珈琲三杯|思索のための思索

限界フリーターが毎日の思索を書き綴る。手帖の代わり、或いはゴミ箱。

難しい本の”優”しさについての覚書|「わからない」という心地良い感覚

初めに釘を刺しておくが、私は意識高い系ではない。

最近読んだ文庫本。

・『エミール(上)』ルソー

・『後世への最大遺物/デンマルク国の話』内村鑑三

・『方法序説デカルト

もう一本釘を刺しておくが、私は意識高い系ではない。

先月くらいから本が読めるようになったので、張り切ってAmazonを漁ったり、ブックオフに行ったりして、少しずつ本を揃えている。……ええと、「読めるようになった」とは?――文字通りである。それまでは読めなかったの?――その通りである。

恐らくここ4、5年程度だろうか、全く本が読めなかった。一応、それ以前は普通に読めていた。正確には、読めども読めども内容が全く頭に入ってこなくなった。頭に入ってこないから、同じ段落を5回も6回も読み直してみる。どんなに文字を丁寧に追っても、追ったそばから忘れていって、何も記憶に残らない。文字列がただの黒い帯に見えてくる。当然、つまらなくなる。その繰り返しなものだから、2ページくらいでどうにも眠くなって、抗っても抗っても瞼が落ちてきて、寝る。どんなに頑張っても一度に3ページとか4ページが限度。指がそれ以上ページを捲った時には既に夢の中である。娯楽としての読書はおろか、学業としての読書や、資格勉強のための読書すら出来ない。そうして私は本を読むことを止めた。大学も辞めた。

 それはさておき、(再び)本が読めるようになってから、どうしてこのような堅苦しいタイトルばかり選んでいるかというと、「わからないから」である。

何かを得ようとして哲学書のようなむつかしい本を読むには、私の頭はあまりにも不足している。よって、何かを得たいわけではない。何かを引き出して、人生の糧にしようなんて高尚なことは考えていない。ただただむつかしい本を読んで、「うーん、わからん」となる、その感覚に言いようのない心地よさを覚えるのだ。

うーむ何かすごいことを言っておられるようだがいっぺん読んだだけではわからない。全てわからないわけではないが、大体わからない。わかるようでわからない。あっでもここはわかる。ここだけわかる。ここしかわからない。あとはわからない。

今の読書は義務ではないので、それくらいアホ丸出しの読書をしても良い。誰も私を咎めはしない。ベッドの上でごろごろしながらむつかしい本を読んで、「わからない」を満足行くまで摂取して、少し眠くなって、本を放り投げて寝る。義務で本を読んでいた頃とは違う。今の私には、「わからない」ことは決して苦痛ではない。「わからない」ことも含めて、読書という娯楽だと思えるようになった。

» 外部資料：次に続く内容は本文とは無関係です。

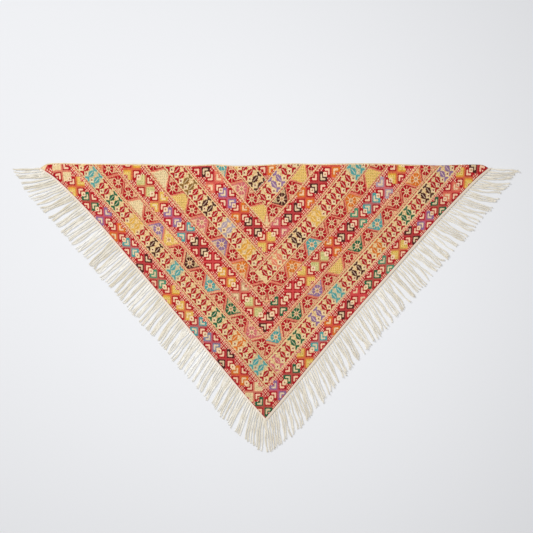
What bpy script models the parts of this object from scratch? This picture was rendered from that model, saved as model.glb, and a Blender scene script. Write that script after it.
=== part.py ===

では「わかる」本はどうか。……「わかる」本とは?そういった本は、結構つらい。理解、納得、同意、共感、同情、憐憫、そういった感情(?)が心になだれ込んできて、飽和して、つらくなる。

これではあまりにもふんわりしているので例を挙げると、仮に『貧困フリーター、その現実』とか『大学中退者の人生設計』とか『炭水化物大好きなあなたのためのダイエット』とか『片付けられない女』とかいうタイトルの本があれば、それは私にとって「わかる」本であり、つらい本である。何故つらいか。「わかる」からである。これ以上の説明は不要だろう。「わからない」本はそういった意味で、優しい本なのだ。

一応補足しておくと、上の3冊は岩波文庫の「青」シリーズの中でも非常に読みやすい部類だと思う。題材が身近だったり、 一篇一篇が短かったり、単純に文章が易しかったり。全てブックオフでたまたま見つけて購入したものだが、どれも今の自分に刺さる本だった。「欲を小さくし、自分の身の丈以上のものを得ようとせず、知ろうとせず、見せようとせず、自分の内において思索し、自分の内に何かを積み上げながら、真面目に生きよう」。3冊読んで、思ったことはこれくらい。これくらいしかない。でもこれくらいが身の丈に合っている。そう思っている。